I also decided to alter the water profile for this beer, with a specific target in mind: England's Burton-on-Trent, an area that has a very important history in the brewing of English Pale Ales and IPAs. The water in Burton-on-Trent has a very high mineral content, especially calcium and sulfate, meaning that IPAs and Bitters brewed here had a crisp, dry finish that accentuated the hop bitterness very well. Because the sulfate level in Burton-on-Trent water is SO high (ranging from 650-850 ppm, depending on who you ask), and I'm a bit worried of overdoing it (which can happen quite easily when you start adding brewing salts), I decided to add 25 grams of gypsum (calcium sulfate) for an end target of about 250 ppm calcium and 500 ppm sulfate. I'll be splitting these additions between the mash and the sparge water.

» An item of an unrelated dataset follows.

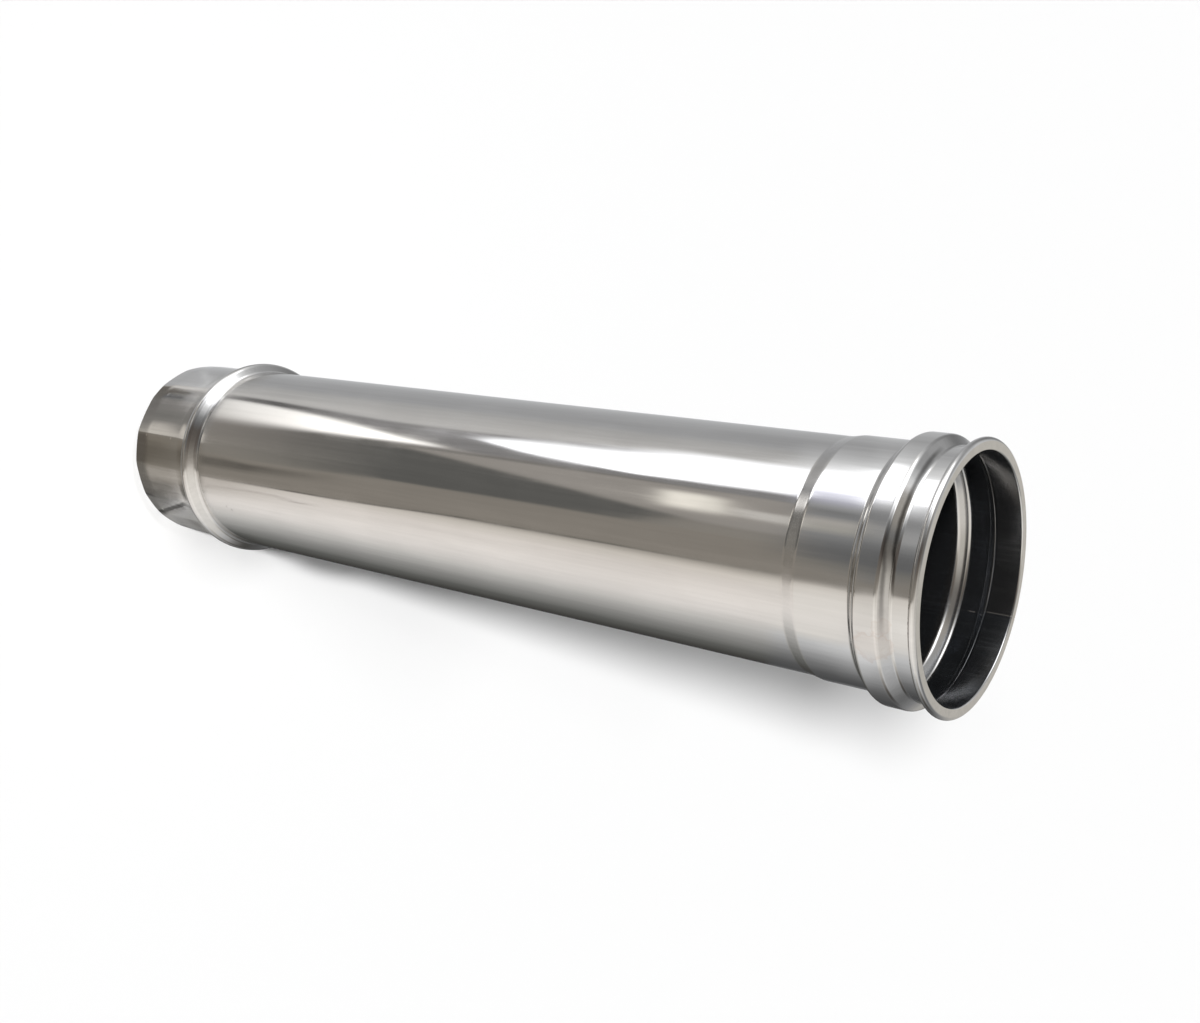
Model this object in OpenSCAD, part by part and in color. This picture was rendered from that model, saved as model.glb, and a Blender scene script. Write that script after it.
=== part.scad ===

For the fermentation of the first ESB, I used Wyeast 1968 London ESB (the Fuller's strain). This is a great English Pale Ale yeast, producing a good amount of fruity esters, and it has an extremely high flocculation rate, making for a very clear beer. However, since I've used it several times, and because I already have some Wyeast 1028 London Ale slurry on hand from the Southern English Brown I brewed last month, I decided to switch things up this time and go with the 1028.

Recipe targets: (5.5 gallons, 75% efficiency): OG 1.060, FG 1.014, IBU 48, SRM 9.6, ABV 6.0%

4.43 kg (82.7%) Maris Otter
454 g (8.6%) Crystal 40 L
227 g (4.2%) Honey malt
132 g (2.5%) Flaked Barley
113 g (2%) Wheat malt

East Kent Goldings - 56 g (3.5% AA) - FWH
East Kent Goldings - 49 g @ 60 min
Fuggles - 28 g (5% AA) @ 5 min
Fuggles - 28 g @ 0 min

1/2 tsp yeast nutrient @ 15 min
1/2 tab Irish moss @ 5 min

Yeast: Wyeast 1028 London Ale (~1 cup slurry, harvested Nov 21/12)

Water: Fredericton city water, carbon-filtered; treated with 25 g gypsum (divided b/w mash and sparge)

- Brewed Dec 2nd, 2012, by myself. 50-minute saccharification rest with 15 L of water for a mash temp of 154 F. Mashed-out with 4.25 L of boiling water, resulting temp 168 F. Let rest for another 10 minutes, then vorlaufed 3-4 L and drained into kettle. Sparged with ~15 L of 168 F water, stirred well, and left for 5 minutes before vorlaufing and draining into kettle again, for a total volume of ~6.75 gallons (slightly under target of 7 gallons).

- SG 1.049 (target 1.047). 75-minute boil. Began chilling at flameout; took about 25 minutes to get to 62 F. Poured into BB with a little more hop sludge than I would have liked; volume lower than expected, maybe 5 gallons; as a result, OG a bit high at 1.062. Pitched yeast slurry at 63 F, aerating by shaking well for several minutes before and after. Placed BB in room with ambient temp set at 64 F.

3/12/12 - 4/12/12 - Lots of airlock activity, bubbling a couple of times per second, and a large, fluffy krausen sitting on the beer. Temp 68 F. Activity slowed quickly within a couple days, temp hovering in the high 60s.

30/12/12 - FG only got to 1.019 for some reason. Bottled with 67 g table sugar, aiming for 1.9 vol CO2 for 4.5 gallons with a max temp of 68 F reached.

2/3/13 - Tasting notes... came out oddly over-carbonated (likely due to the high FG and residual sugars), but I'm really enjoying the effect of the high gypsum addition.